Walk the temple trail
We spent the afternoon visiting the trio of temples that sat just to the south of our hotel: Wat Inpeng, Wat Ong Teu and Wat Haysoke. Then, we passed That Dam “black stupa” en route to the riverfront Chao Anouvong Park, before walking up Avenue Lane Xang to Patuxay, Laos’ national monument, heading back to the hotel to get a bird’s eye view of the sunset from its terrace.
Do some extracurricular activities
The next morning, I headed alone to the strange (but not impressively so) Buddha Park, although I decided against adding a stop at the iconic Pha That Luang because it would’ve doubled the price of my already exorbitant taxi ride. Anecdotally, I do feel like more people would find Vientiane worth visiting if it wasn’t so expensive, relatively speaking, for the quality of what you get here.
Why is Vientiane So Expensive?
Unfortunately, taxis and hotels aren’t the only expensive things in Vientiane. I found that the meals and beverages of my day in Vientiane were generally 25-50% more expensive than Bangkok (yes, central Bangkok!) prices, and most tuk-tuks seemed to charge a minimum of 25,000 Laotian kip (about 100 Thai baht or 3 USD), with journeys further than a few blocks commanding a price double or even triple that amount.

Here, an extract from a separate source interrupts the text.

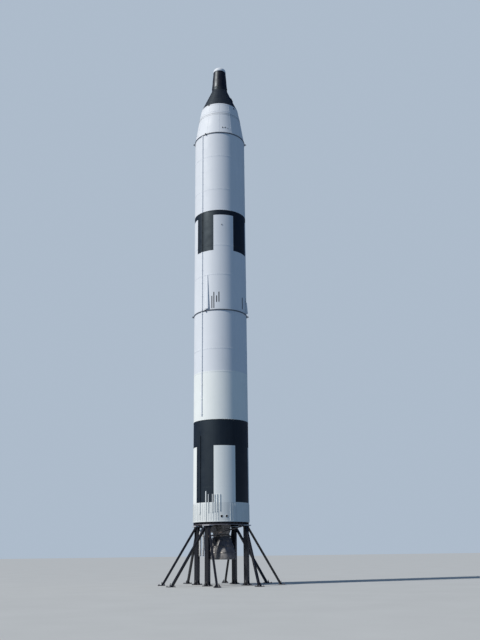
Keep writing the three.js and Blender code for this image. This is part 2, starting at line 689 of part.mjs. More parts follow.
function bellBand({ bottom, top, depth }) {
  const inner = [bottom, top].map((height) => chamberRadius(height) - BELL_WALL / 2);
  return lathe([
    [inner[0], bottom],
    [chamberRadius(bottom) + depth, bottom],
    [chamberRadius(top) + depth, top],
    [inner[1], top],
    [inner[0], bottom],
  ].map(([radius, height]) => [radius, BELL_EXIT_Z + height]), CHAMBER_SIDES);
}

function chamberSolid(side) {
  const centre = gimbalCentre(side);
  const outside = CHAMBER_OUTSIDE.map(({ radius, height }) => [radius, BELL_EXIT_Z + height]);
  const inside = CHAMBER_OUTSIDE
    .filter(({ height }) => height < BELL_DEPTH)
    .map(({ radius, height }) => [radius - BELL_WALL, BELL_EXIT_Z + height])
    .reverse();
  const top = outside[outside.length - 1][1];
  const profile = [[0, BELL_EXIT_Z + BELL_DEPTH], ...inside, ...outside, [0, top]];
  const turned = join([lathe(profile, CHAMBER_SIDES), ...BELL_BANDS.map(bellBand)]);
  const inletFoot = new THREE.Vector3(centre.x, INLET.offset, INLET.bottom);
  const solids = [
    turned.translate([centre.x, 0, 0]),
    ...ears('x', centre, top - EAR.below / 2, GIMBAL_Z + EAR.below),
    rod(inletFoot, inletFoot.clone().setZ(INLET.top), INLET.radius),
  ];
  // Lugs under the two actuators' eyes
  for (const { x, y } of actuatorPins(side)) {
    const towards = new THREE.Vector3(x, y, ACTUATOR.eye - LUG_DROP.end);
    const from = new THREE.Vector3(centre.x, 0, ACTUATOR.eye - LUG_DROP.root);
    solids.push(rod(from, towards, LUG_DROP.radius, PIPE_SIDES));
  }
  return join(solids);
}

function addEngines() {
  [-1, 1].forEach((side, i) => {
    const index = i + 1;
    const centre = gimbalCentre(side);
    const cross = box(centre.toArray(), CROSS_BLOCK)
      .add(crossPin('x', centre, PIN_RADIUS, EAR.far))
      .add(crossPin('y', centre, PIN_RADIUS, EAR.far));
    addNode(`gimbal_mount_${index}`, gimbalMount(side), STEEL_BLACK, engine);
    addNode(`gimbal_cross_${index}`, cross, BRIGHT_METAL, engine);
    addNode(`thrust_chamber_${index}`, chamberSolid(side), ENGINE_METAL, engine);
    for (const pin of actuatorPins(side)) addActuator(side, index, pin);
    addNode(`turbopump_${index}`, turbopump(side), ENGINE_METAL, engine);
    addNode(`exhaust_duct_${index}`, exhaustDuct(side), BRIGHT_METAL, engine);
  });
}

// A turbopump hangs from the beam beside its chamber, on the side away from the pitch actuator. Its suction
// line comes down from the tank, and its discharge line ends above the chamber's inlet
function turbopump(side) {
  const { x, y, z, arm, armZ } = PUMP;
  const at = (along, across, height) => new THREE.Vector3(side * along, across, height);
  const drums = PUMP_DRUMS.map(({ from, to, radius }) => rod(at(x + from, y, z), at(x + to, y, z), radius));
  const armStart = BEAM.half + SEAT_GAP;
  const suctionX = x + SUCTION_LINE.offset;
  const suctionY = y + SUCTION_LINE.offset;
  const outlet = DISCHARGE.gap + INLET.top;
  const solids = [
    ...drums,
    rod(at(suctionX, suctionY, z), at(suctionX, suctionY, SKIRT_TOP), SUCTION_LINE.radius, PIPE_SIDES)
      .subtract(fuelTank(SEAT_GAP)),
    box([side * x, (armStart + y) / 2, armZ], [arm[0], y - armStart, arm[1]]),
    pipe([
      ...DISCHARGE_RISE.map(([along, across, up]) => at(x + along, y + across, z + up)),
      ...DISCHARGE_FALL.map(([along, across, up]) => at(CHAMBER_X + along, INLET.offset + across, outlet + up)),
    ], DISCHARGE.radius, DISCHARGE.steps),
    rod(at(CHAMBER_X, INLET.offset, outlet),
      at(CHAMBER_X, INLET.offset, outlet + DISCHARGE.flangeHeight), DISCHARGE.flange),
  ];
  return join(solids);
}

// The turbine's exhaust runs outwards and then down beside the bell
function exhaustDuct(side) {
  const { y, z } = PUMP;
  const at = (along, across, height) => new THREE.Vector3(side * along, across, height);
  const start = y + PUMP_DRUMS[0].radius + SEAT_GAP;
  const route = [
    at(EXHAUST.x, start, z),
    at(EXHAUST.x, start + EXHAUST.radius, z),
    ...EXHAUST_ROUTE.map(([along, across, up]) => at(EXHAUST.x + along, EXHAUST.y + across, z + up)),
  ];
  return pipe(route, EXHAUST.radius, EXHAUST.steps);
}

// The stand: a ring girder on four columns, each with a head plate and two raked braces
function columnBlock(azimuth, extra = 0) {
  const width = COLUMN.width + 2 * extra;
  const centre = [0, -COLUMN.radius, COLUMN.top / 2];
  return box(centre, [width, width, COLUMN.top], azimuth);
}

function addStand() {
  const { inner, outer, bottom, flange, web } = RING;
  const top = SKIRT_BOTTOM - SEAT_GAP;
  const low = bottom + SEAT_GAP;
  const middle = (inner + outer) / 2;
  addNode('stand_ring', lathe([
    [inner, low],
    [outer, low],
    [outer, low + flange],
    [middle + web / 2, low + flange],
    [middle + web / 2, top - flange],
    [outer, top - flange],
    [outer, top],
    [inner, top],
    [inner, top - flange],
    [middle - web / 2, top - flange],
    [middle - web / 2, low + flange],
    [inner, low + flange],
    [inner, low],
  ]), STEEL_BLACK);
  let braceNumber = 0;
  COLUMN_AZIMUTHS.forEach((azimuth, i) => {
    const plate = ({ width, thickness }, bottom) =>
      box([0, -COLUMN.radius, bottom + thickness / 2], [width, width, thickness], azimuth);
    const solids = [columnBlock(azimuth), plate(BASE, 0), plate(HEAD, COLUMN.top)];
    if (i % 2 === 1) solids.push(tie(azimuth));
    addNode(`stand_column_${i + 1}`, join(solids), STEEL_BLACK);
    for (const side of [-1, 1]) {
      braceNumber += 1;
      addNode(`stand_brace_${braceNumber}`, brace(azimuth, side), STEEL_BLACK);
    }
  });
}

// A tube that rises from one column to the underside of the next one's head plate
function tie(azimuth) {
  const outward = place(azimuth + 45, TIE.outward, 0);
  const from = place(azimuth, COLUMN.radius, TIE.low).add(outward);
  const to = place(azimuth + 90, COLUMN.radius, COLUMN.top + HEAD.thickness / 2).add(outward);
  to.add(new THREE.Vector3().subVectors(from, to).setZ(0).setLength(TIE.headInset));
  const head = [0, -COLUMN.radius, COLUMN.top + HEAD.width - SEAT_GAP];
  return rod(from, to, TIE.radius)
    .subtract(box(head, [2 * HEAD.width, 2 * HEAD.width, 2 * HEAD.width], azimuth + 90));
}

function brace(azimuth, side) {
  const footAzimuth = azimuth + side * BRACE.spread;
  const foot = place(footAzimuth, BRACE.footRadius, -BRACE.buried);
  const head = place(azimuth, COLUMN.radius, BRACE.topZ).add(place(azimuth + 90, side * BRACE.side, 0));
  const pad = box([0, -BRACE.footRadius, BASE.thickness / 2], [BRACE.plate, BRACE.plate, BASE.thickness], footAzimuth);
  const ground = box([0, 0, -COLUMN.radius], [4 * BRACE.footRadius, 4 * BRACE.footRadius, 2 * COLUMN.radius]);
  const plateHeight = COLUMN.top - SEAT_GAP + HEAD.width;
  const abovePlate = box([0, -COLUMN.radius, plateHeight], [2 * HEAD.width, 2 * HEAD.width, 2 * HEAD.width], azimuth);
  return beam(foot, head, BRACE.width, footAzimuth)
    .subtract(columnBlock(azimuth, SEAT_GAP))
    .subtract(abovePlate)
    .subtract(ground)
    .add(pad);
}

addBarrel();
addSkirt();
addCollars();
addCovers();
addAdapter();
addCabin();
addThrustFrame();
addEngines();
addStand();

export default rocket;
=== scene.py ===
"""Looks of a two-stage rocket with a cone-shaped cabin on its black display stand.

Metres, +Z up, origin on the rocket's axis at pad level. An azimuth is in degrees: 0 faces -Y and it grows
towards +X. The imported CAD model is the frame, and every piece here sits on it.
"""

import itertools
import json
import math

import bmesh
import bpy
from mathutils import Matrix, Vector


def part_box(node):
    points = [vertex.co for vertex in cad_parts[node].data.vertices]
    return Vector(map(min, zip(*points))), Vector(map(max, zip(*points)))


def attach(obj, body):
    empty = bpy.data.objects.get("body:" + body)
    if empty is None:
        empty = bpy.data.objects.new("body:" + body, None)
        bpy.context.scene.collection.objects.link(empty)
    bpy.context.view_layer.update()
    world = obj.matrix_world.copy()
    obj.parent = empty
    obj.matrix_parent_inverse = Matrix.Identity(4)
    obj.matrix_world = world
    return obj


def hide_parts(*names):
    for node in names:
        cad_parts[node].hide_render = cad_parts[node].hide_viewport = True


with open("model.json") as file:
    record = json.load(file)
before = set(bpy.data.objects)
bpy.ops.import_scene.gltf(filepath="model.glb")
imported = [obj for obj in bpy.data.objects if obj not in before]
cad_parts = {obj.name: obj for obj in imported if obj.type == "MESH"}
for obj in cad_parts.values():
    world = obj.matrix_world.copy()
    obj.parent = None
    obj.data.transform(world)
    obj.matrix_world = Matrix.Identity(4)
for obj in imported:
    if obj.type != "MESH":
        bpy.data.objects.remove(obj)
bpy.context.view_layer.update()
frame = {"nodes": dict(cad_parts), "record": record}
ROOT = "rocket"


def low(node):
    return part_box(node)[0].z


def high(node):
    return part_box(node)[1].z


# Sizes of the body: those that the frame's boxes give, then those that no box shows
BODY_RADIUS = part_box("engine_skirt")[1].x
EQUIPMENT_TOP_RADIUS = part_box("retro_section")[1].x
CABIN_TOP_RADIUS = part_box("control_section")[1].x
NOSE_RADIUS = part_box("nose_cap")[1].x
ADAPTER_TOP_RADIUS = 1.145
CABIN_BASE_RADIUS = 1.145
RECOVERY_TOP_RADIUS = 0.385
SKIRT_INSIDE = BODY_RADIUS - 0.040
BARREL_INSIDE = BODY_RADIUS - 0.12
SKIRT_RING = {"bottom": 4.60, "top": 4.68, "depth": 0.09}
BODY_SIDES = 144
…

And why is Vientiane so expensive? It’s hard to say, being that I’m not an economist, although I would imagine it’s a combination of Laos’ weak currency, anemic industrial sector and declining year-over-year GDP growth. It’s unfortunate, too, because I probably wouldn’t have focused on how mediocre Vientiane was had I not been made to pay through the nose to spend a day there.
How to Do a Visa Run from Thailand
My journey back to Vientiane began with an overnight train from Bangkok to the border town of Nong Khai, Thailand, then a local train over the Mekong to Thanaleng, Laos, where I paid for my Lao visa on arrival before piling into a van bound for the Thai Consulate.
There, I waited in line from about 8-10 a.m., at which point I received a chit I’d need to present the next afternoon to receive my passport, in time to cross the so-called “Friendship Bridge” by foot and take another overnight train back to Bangkok. I personally decided to travel back entirely by train, although many travelers cross back over to Nong Khai and then on to Udon Thani, where they board a low-cost flight back to Bangkok.
Other FAQ About Visiting Vientiane
Is Vientiane boring?
I’ll be honest: Vientiane is not the most exciting city in Southeast Asia. At the same time, there’s plenty to occupy your time if you only plan to stay here for a day or two, such as on a visa run from Thailand.
How many days do you need in Vientiane?
Even if you aren’t traveling to Vientiane on a visa run from Thailand, I probably wouldn’t recommend spending longer than a night or two here. For example, if you’re flying in from Pakse and Don Det/4,000 islands, you could simply spend a night and morning in Vientiane before heading north to Vang Vieng and Luang Prabang.
Should I visit Vientiane or Luang Prabang?
Luang Prabang is historic, scenic, charming and small—I wouldn’t use most of these words to describe Vientiane. At the same time, if you have time in your Laos itinerary and you want to compare these cities for yourself, it can’t hurt to visit both.
The Bottom Line
Is Vientiane worth visiting? A day here on a visa run will neither bore you to tears nor delight you more than superficially. The city’s spate of charming (but not extraordinary) attractions isn’t commensurate with the relatively high cost of traveling there, and while Vientiane is enjoyable enough considered on it own, it really does pale in comparison to every other capital in Southeast Asia. The surest way to enjoy a day in Vientiane is to visit the city as a means to an end, be it in transit to or from Laos, or on a visa run from Thailand.